Most of us know the second half of the first chapter of Romans, but how many of us know the verses at the beginning of the chapter–verse 5, specifically?
“Through him we received grace and apostleship to call all the Gentiles to the obedience that comes from faith for his name’s sake.” (Romans 1:5 NIV)
Paul’s God-given commission was “to call all…to the obedience that comes from faith.” Saving faith repents; saving faith obeys.
Still not convinced this means you? Let’s finish up by going through most of the next chapter–and apply it to yourself. Don’t excuse yourself, or say it was meant for someone else, because we all do this stuff; really think about it:
“You, therefore, have no excuse, you who pass judgment on someone else [this was written specifically to those Israelites, but it is true for anyone, because we all look down on someone at some point in our life] for at whatever point you judge another, you are condemning yourself, because you who pass judgment do the same things [maybe not literally always the same things, but we all sin in one way or another]. Now we know that God’s judgment against those who do such things is based on truth. So when you, a mere human being, pass judgment on them and yet do the same things, do you think you will escape God’s judgment? Or do you show contempt for the riches of his kindness, forbearance and patience, not realizing that God’s kindness is intended to lead you to repentance? But because of your stubbornness and your unrepentant heart, you are storing up wrath against yourself for the day of God’s wrath, when his righteous judgment will be revealed. God “will repay each person according to what they have done.” To those who by persistence in doing good seek glory, honor and immortality, he will give eternal life. But for those who are self-seeking and who reject the truth [that there is forgiveness through Christ when we repent] and follow evil, there will be wrath and anger. There will be trouble and distress for every human being who does evil: first for the Jew, then for the Gentile; but glory, honor and peace for everyone who does good: first for the Jew, then for the Gentile. For God does not show favoritism. All who sin apart from the law will also perish apart from the law, and all who sin under the law will be judged by the law. For it is not those who hear the law who are righteous in God’s sight, but it is those who obey the law who will be declared righteous. (Indeed, when Gentiles, who do not have the law, do by nature things required by the law, they are a law for themselves, even though they do not have the law. They show that the requirements of the law are written on their hearts, their consciences also bearing witness, and their thoughts sometimes accusing them and at other times even defending them.) This will take place on the day when God judges people’s secrets through Jesus Christ, as my gospel declares.” (Romans 2:1-16 NIV)

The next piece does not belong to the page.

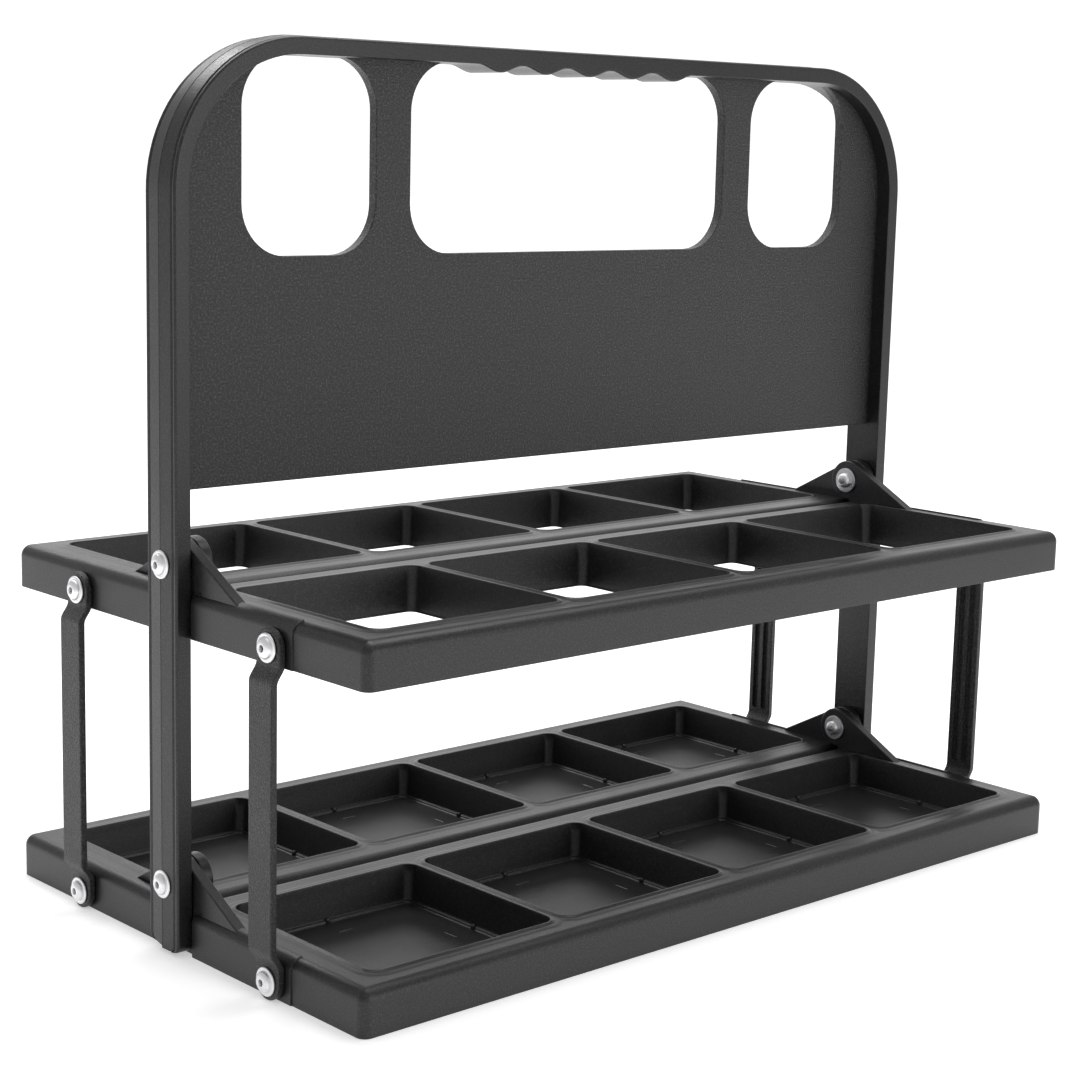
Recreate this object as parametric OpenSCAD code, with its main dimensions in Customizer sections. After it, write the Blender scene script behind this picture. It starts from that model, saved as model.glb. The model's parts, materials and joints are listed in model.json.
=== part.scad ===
// Folding two-tier carrier: a handle frame, two trays that each fold up in two halves,
// and four side links that keep the upper and lower halves parallel.
// X runs along the trays, the front is -Y, Z = 0 is the surface the trays stand on.

/* [Trays] */
// Length of each tray, end to end
tray_len = 380; // [379.8:0.1:380.4]
// Width of one tray half, from the hinge plane to its outer edge
half_w = 112.3; // [108.3:0.2:114.3]
// Height of the deck above the tray's bottom edge
deck_h = 16.8; // [16:0.1:17.5]
// Height from the lower tray to the upper tray
tier_rise = 118.5; // [118:0.5:124]
// Cells along each tray half
cells = 4; // [3:1:5]
// Deck between the end of a tray and its first cell
end_margin = 14.2; // [14:0.2:16]
// Deck between the outer edge of a tray and its cells
outer_margin = 12.8; // [12:0.2:15]
// Deck between the hinge plane and the cells
centre_margin = 14.9; // [14.5:0.1:18]
// Deck between two cells
divider_w = 4.9; // [4.8:0.1:7]
// Wall thickness of the tray mouldings
wall = 2.2; // [1.8:0.1:2.4]
// Radius of the tray's top edges
edge_r = 4.5; // [3:0.5:5]
// Height of the raised collar round the cells
collar_h = 0.7; // [0.4:0.1:1]

/* [Hinges] */
// Height of a hinge axis above its tray's bottom edge
hinge_h = 26.2; // [26:0.1:27]
// Radius of the round top of a hinge ear
ear_r = 9; // [8:0.5:9]
// Length of a hinge ear along the deck, from the hinge plane
ear_foot = 36.5; // [30:0.5:40]
// Thickness of a hinge ear
ear_t = 4.5; // [3.5:0.1:4.6]
// Radius of a rivet's shank
shank_r = 2.4; // [2:0.1:2.6]
// Radial clearance where a piece turns on a rivet
turn_gap = 0.05; // [0.03:0.01:0.1]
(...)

So how does this connect with salvation through faith in Christ? True faith leads us to repentance, to a turning away from any sin we are aware of. Our works do not save us–they cannot, because “all our works are as filthy rags” and acceptance and forgiveness is because of Christ alone–but repentance is evidence of our faith. Those who stubbornly continue doing wrong do not appear to have Biblical faith.
Help me not “show contempt for the riches of…[Your] kindness, forbearance and patience;” help me realize “that…[Your] kindness is intended to lead…[me] to repentance.” Amen.